I'm now trying the latest beta. Observations:

- Nice new animations for popups.
- On creating a new window I can see for a split second the 'black' redraw artifact.
- Emoticon window is still terribly slow when scanning through the icons.
- I only added my Hotmail account to my test Yahoo account (my ISP email) yet the application eats up 90 MB of memory, outpacing Firefox with 9 tabs open and Opera with four. Normally I don't complain about memory usage, but in this case it's using up so much for apparently so little. If it was caching something, then I could understand. But what the heck requires 90 MB to be cached?
- Cool animations within the app.
- Resizing a chat window - Terribly slow.
- There's a mix of vectors and bitmaps, says Vista's Magnifier. Understable as the window itself uses a bitmap with an alpha channel, but why is the contact list/status in the main contact window using bitmapped text when all the bitmap text accomplishes over vectorized text is a small shadow effect?

Personally, I can't see this being that useful for long conversations.

It's not MSN any more which is the money loser. I don't see Windows Live Photo Gallery, Writer etc. needing ads, do you ?

I think of Windows Live programs as top tier services that you would you be happy seeing on your computer, simple and effective, not bloat which Messenger is without apatch.

Anyway, I meant most of the other junk, not just ads.

(WooHoo!!! said @ #5)
It's not MSN any more which is the money loser. I don't see Windows Live Photo Gallery, Writer etc. needing ads, do you ?

I think of Windows Live programs as top tier services that you would you be happy seeing on your computer, simple and effective, not bloat which Messenger is without apatch.

Anyway, I meant most of the other junk, not just ads.

Silly argument. Neither WLPG or Writer require Microsoft to maintain a server to make everything work.

now what i care about its about uf they can include resume in file transfer... something tha good OL ICQ got and msn it still to copy

I hope they streamlined this version and got rid of most of the junk like tabs, ads, live today rubbish, wink packs, link to webcams etc. Such bloat for a top service.

Drop the ads and other stuff eh?

Would you be prepared to buy Messenger and pay a subscription fee to use the service? Because without ad revenue, that's what would happen.

(thealexweb said @ #3.4)
Erm hello Live is making a loss as it is, if they dropped the ads that would probably be the last of Windows Live.

And that would be bad because...

(draklin said @ #3.5)

And that would be bad because... :laugh:

...because its the most used IM service in the world?

Microsoft is the richest corporation in the world, what have they got to loose by not showing ads anyway, its not like text sending traffic costs tons

(aarste said @ #3.7)
Microsoft is the richest corporation in the world, what have they got to loose by not showing ads anyway, its not like text sending traffic costs tons

You looser.

I pay for windows, I expect to be able to use it to communicate with other people in an ad free environment. Who cares if windows live desktop services make a loss, it's as much a part of windows as iChat is part of OSX, and Pidgin is part of GNU/Linux.

(smithy_dll said @ #3.10)
I pay for windows, I expect to be able to use it to communicate with other people in an ad free environment. Who cares if windows live desktop services make a loss, it's as much a part of windows as iChat is part of OSX, and Pidgin is part of GNU/Linux.
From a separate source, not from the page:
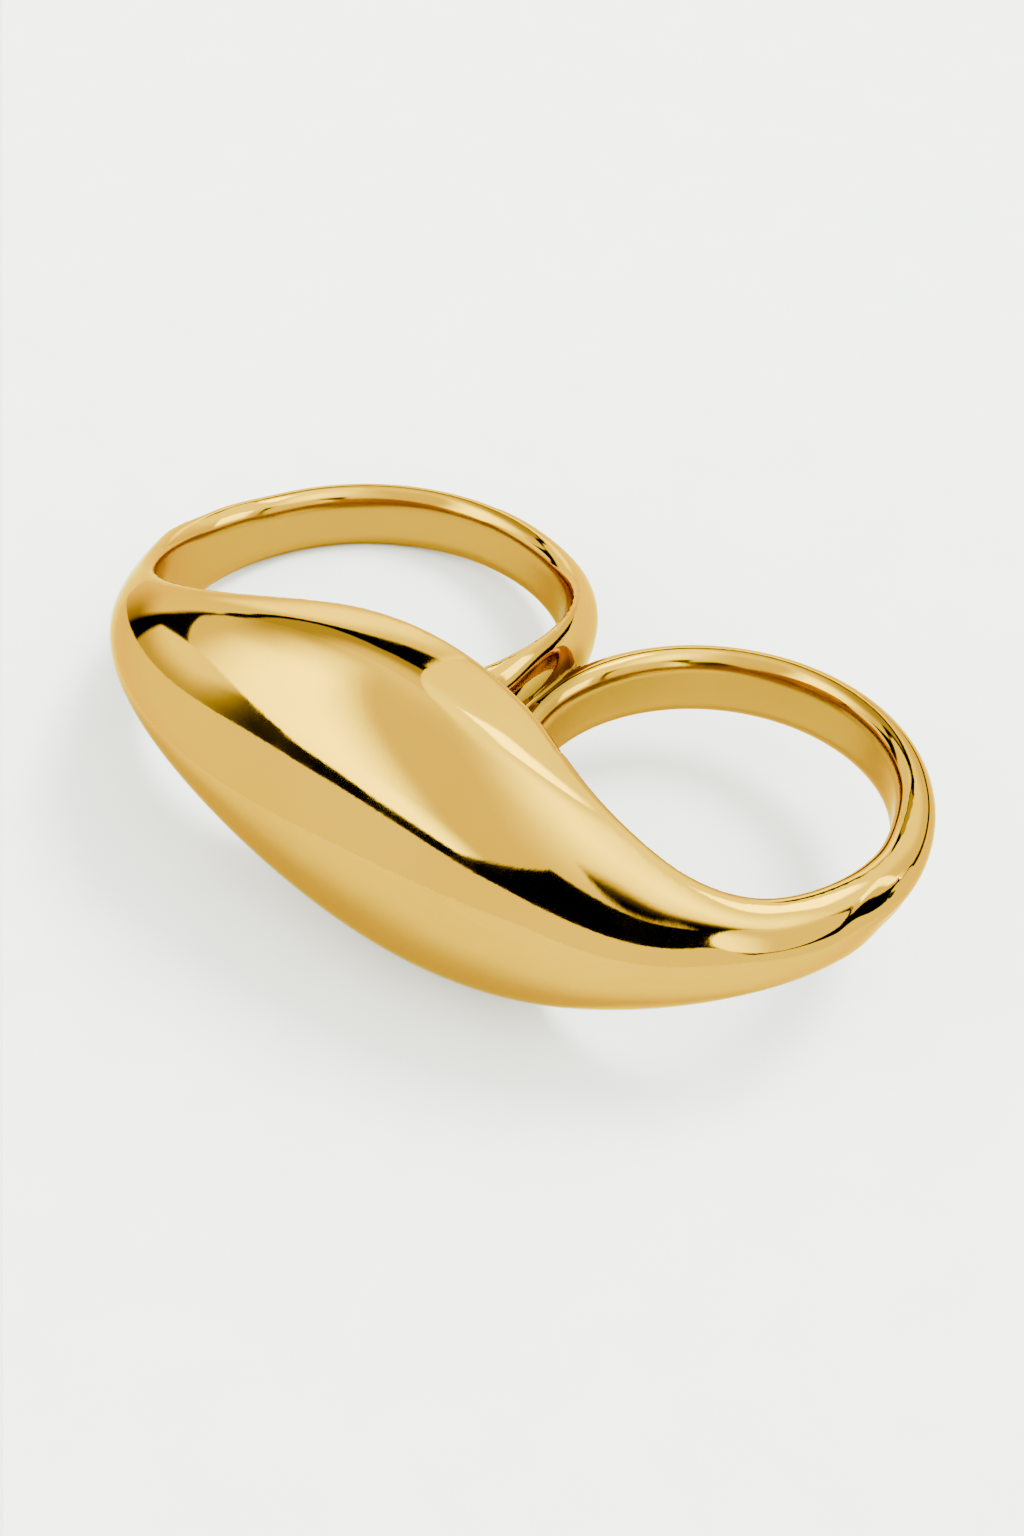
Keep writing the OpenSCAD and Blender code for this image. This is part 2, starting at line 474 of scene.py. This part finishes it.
# The table is a plain matt white top, in metres. It fills the picture and ends just outside
# it at both sides, so that the ring mirrors the room's black gaps beyond.
near_edge = -0.050
far_edge = 0.100
left_width = 0.0237
right_width = 0.0262
widening = 0.177
deep = (laid @ Vector((-back.x, -back.y, 0))).to_2d().normalized()
wide = Vector((deep.y, -deep.x))
corners = []
for half_width, depth in ((-left_width, near_edge), (right_width, near_edge),
                          (right_width, far_edge), (-left_width, far_edge)):
    corner = deep * depth + wide * (half_width + math.copysign(widening, half_width) * depth)
    corners.append((corner.x + between_holes.x, corner.y + between_holes.y, 0))
table = bpy.data.meshes.new("table")
table.from_pydata(corners, [], [(0, 1, 2, 3)])
table_top = bpy.data.objects.new("table", table)
scene.collection.objects.link(table_top)

white_low = (0.64, 0.632, 0.632, 1)
white_high = (0.66, 0.652, 0.652, 1)
white = bpy.data.materials.new("matt_white")
white.use_nodes = True
Value.tree = white.node_tree
matt = white.node_tree.nodes["Principled BSDF"]
matt.inputs["Roughness"].default_value = 0.9
matt.inputs["Specular IOR Level"].default_value = 0.1
speck = Value.node("ShaderNodeTexNoise", Vector=Value.node("ShaderNodeTexCoord", out=3), Scale=300.0)
Value.put(matt.inputs["Base Color"], speck.ramp(0.3, 0.7).mix(white_low, white_high))
table.materials.append(white)


# The studio round the table, as the polished ring mirrors it: a white floor up to just under
# its level line, a thin black gap, and softboxes above it. Turn is the direction round the
# finger axis in degrees, 0 toward the dome's front and 90 toward the smaller hole, and rise
# is the height above the ring's level, in degrees too. Every tone is a brightness.
floor_tone = 4.3
seam = 165
world = bpy.data.worlds.new("studio")
world.use_nodes = True
scene.world = world
Value.tree = world.node_tree
Value.tree.nodes.clear()
way = Value.node("ShaderNodeTexCoord", out=0)
level_x, level_y, level_z = [
    Value.node("ShaderNodeVectorMath", {"operation": "DOT_PRODUCT"}, out=1, i0=way, i1=laid.col[i])
    for i in range(3)]
turn = level_x.maths("ARCTAN2", -1 * level_y) * (180 / math.pi)
turn = (turn + seam).maths("FLOORED_MODULO", 360) - seam
rise = level_z.maths("ARCSINE") * (180 / math.pi)


# 1 from the low angle to the high one, with both edges as soft as the last number.
def between(angle, low, high, soft):
    return angle.ramp(low - soft / 2, low + soft / 2) * (1 - angle.ramp(high - soft / 2, high + soft / 2))


def over(first, second, share):
    return first * (1 - share) + second * share


# The floor's far edge, which dips toward both ends of the room.
far_left = (turn + 60).maths("MINIMUM", 0)
horizon = -5 - 0.0042 * far_left * far_left - 15 * turn.ramp(48, 62) + 12 * turn.ramp(115, 150)
horizon = horizon - 1.5 * between(turn, -24, 8, 14)

# The main box hangs over the front: an even middle tone, a bright ridge whose foot leans to
# the right, a dimmer upper left and a paler right side.
main_tone, ridge_tone, top_tone, pale_tone = 3.6, 10.5, 1.2, 2.2
edge = 10 - rise
edge = turn + 8 - (0.45 * edge).maths("MAXIMUM", 1.4 * edge)
ridge = edge.ramp(-58, -12) * (1 - edge.ramp(-8, 13)) * (1 - rise.ramp(40, 72))
dim = between(turn, -160, -52, 40) * between(rise, 40, 64, 14)
pale = turn.ramp(18, 48) * rise.ramp(10, 36)
main = main_tone + ridge_tone * ridge + top_tone * rise.ramp(55, 80) + pale_tone * pale
main = main * (1 - 0.5 * dim)

# A black wedge stands on the gap, right of the dome's middle.
wedge = ((turn - 4) * 0.7).maths("MINIMUM", 21 - (turn - 34) * 0.3)
gap_top = wedge.maths("MAXIMUM", -1.2 - 0.35 * (turn + 12).maths("MINIMUM", 0))
front = main * (rise - gap_top).ramp(-0.8, 0.8)

# The long low box at the left grows brighter upward and fades out toward its right end.
low_tone, low_rise_tone = 2, 3.4
low_top = 18.5 - 0.0125 * (turn + 57) * (turn + 57)
low_box = turn.ramp(-87, -84) * (1 - turn.ramp(-24, -18)) * (1 - (rise - low_top).ramp(-0.8, 0.8))
fade = turn.ramp(-50, -28) * (1 - (rise - 0.35 * (turn + 57)).ramp(0, 9))
front = over(front, (low_tone + low_rise_tone * rise.ramp(-4, 12)) * (1 - 0.97 * fade), low_box)

# A round box stands at the right end, brightest at its left edge, in front of black.
round_tone, round_edge_tone, round_r = 4.2, 7, 25
across = (turn - 75.5) / round_r
upward = (rise - 7 - 0.25 * (turn - 75)) / round_r
round_box = 1 - (across * across + upward * upward).ramp(0.93, 1.07)
round_edge = (1 - across.ramp(-0.9, -0.3)) * (1 - rise.ramp(8, 26))
front = front * (1 - between(turn, 49, 104, 3) * (1 - rise.ramp(26, 34)))
front = over(front, round_tone + round_edge_tone * round_edge, round_box)

# The high lights over the right end and behind. The strongest one throws the soft shadow
# forward, and shows softer in the metal than it lights the table.
wash_tone, key_tone, key_in_metal, bar_tone = 7, 80, 11, 10
mirrored = Value.node("ShaderNodeLightPath", out=3)
key = over(Value(key_tone), Value(key_in_metal), mirrored)
high_lights = wash_tone * between(turn, 56, 84, 44) * between(rise, 34, 64, 24)
high_lights = high_lights + key * between(turn, 112, 164, 8) * between(rise, 56, 72, 5)
front = front + high_lights + bar_tone * between(turn, 112, 134, 4) * between(rise, 8, 28, 4)

# Behind the left end, past a black post, a tall box stands in its own black frame.
back_tone, back_spot_tone, upper_tone, strip_tone = 4.4, 4, 2.9, 5
post = turn + 94.8 - 0.22 * rise
box_top = 38 - 6 * turn.ramp(-100, -91)
back_box = (1 - post.ramp(-4, 0)) * turn.ramp(-166, -163) * (1 - (rise - box_top).ramp(-1, 1))
back_light = back_tone + back_spot_tone * between(turn, -160, -120, 16) * between(rise, 16, 32, 10)
back_light = back_light * (1 - 0.8 * post.ramp(-22, -2) * (1 - rise.ramp(-6, 8)))
frame_top = 43 + 9 * (1 - turn.ramp(-150, -126)) - 3 * turn.ramp(-96, -88)
upper = upper_tone * (1 - 0.5 * between(rise, 40, 64, 14)) + top_tone * rise.ramp(55, 80)
behind = over(back_light * back_box, upper, (rise - frame_top).ramp(-1.2, 1.2))
behind = behind + strip_tone * (1 - turn.ramp(-165, -163)) * between(rise, 20, 46, 3)

# The camera itself sees only the plain floor tone beyond the table. Dim tones are warmer.
warm = (1, 0.95, 0.85, 1)
clear = (0.97, 1.1, 1, 1)
seen = Value.node("ShaderNodeLightPath", out=0)
light = over(front, behind, 1 - turn.ramp(-88.5, -85.5))
light = over(Value(floor_tone), light, (rise - horizon).ramp(-0.3, 0.3))
light = over(light, Value(floor_tone), seen)
tint = light.ramp(1.5, 8).mix(warm, clear)
glow = Value.node("ShaderNodeBackground", Color=tint, Strength=light)
sink = Value.tree.nodes.new("ShaderNodeOutputWorld")
Value.put(sink.inputs["Surface"], glow)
It's good that you expect it for free, and ad-free at that. Live Messenger must disappoint you then, because, Microsoft understands that a service that makes a loss is not going to be a service for very long. They should probably make Office free too, since everyone needs to open office files somehow.
Oh wait, there's OpenOffice for that! Oh wait, there's Trillian and Pidgin on Windows to replace Live Messenger as well. Why not use those? They both piggyback off Microsoft's servers anyway.
Your business logic disturbs me, it really does.

Nice to see MS catching up with it's own user interface... lawl

No, but seriously, I'd really like to see the new messenger... I really like the pretty translucency of the Aero interface, & it might give me a reason to switch back from Trillian...

The only reason MS hasn't been able to do the same is because they break compatibility often but still keep support around for the deprecated method, so they can't just update one UI library and everything will fall into place. They have to write a new API, then new apps have to come out and support that, and in this case there are also specific requirements for Aero as well so certain hardware is excluded.

OS X was launched about 7 years ago and the apps have fallen into place a long time ago as well... It kinda puts things into perspective a little because these are things that Apple users have taken for granted. Even in Linux with Compiz, applications naturally adopted the new features.

I understand the process completely, but that doesn't negate the fact that Windows is still working on catching up to itself.

Don't get me wrong, this isn't a "M$ SUCKS!!!!11!eleven!" post. Simply making conversation... but thanks.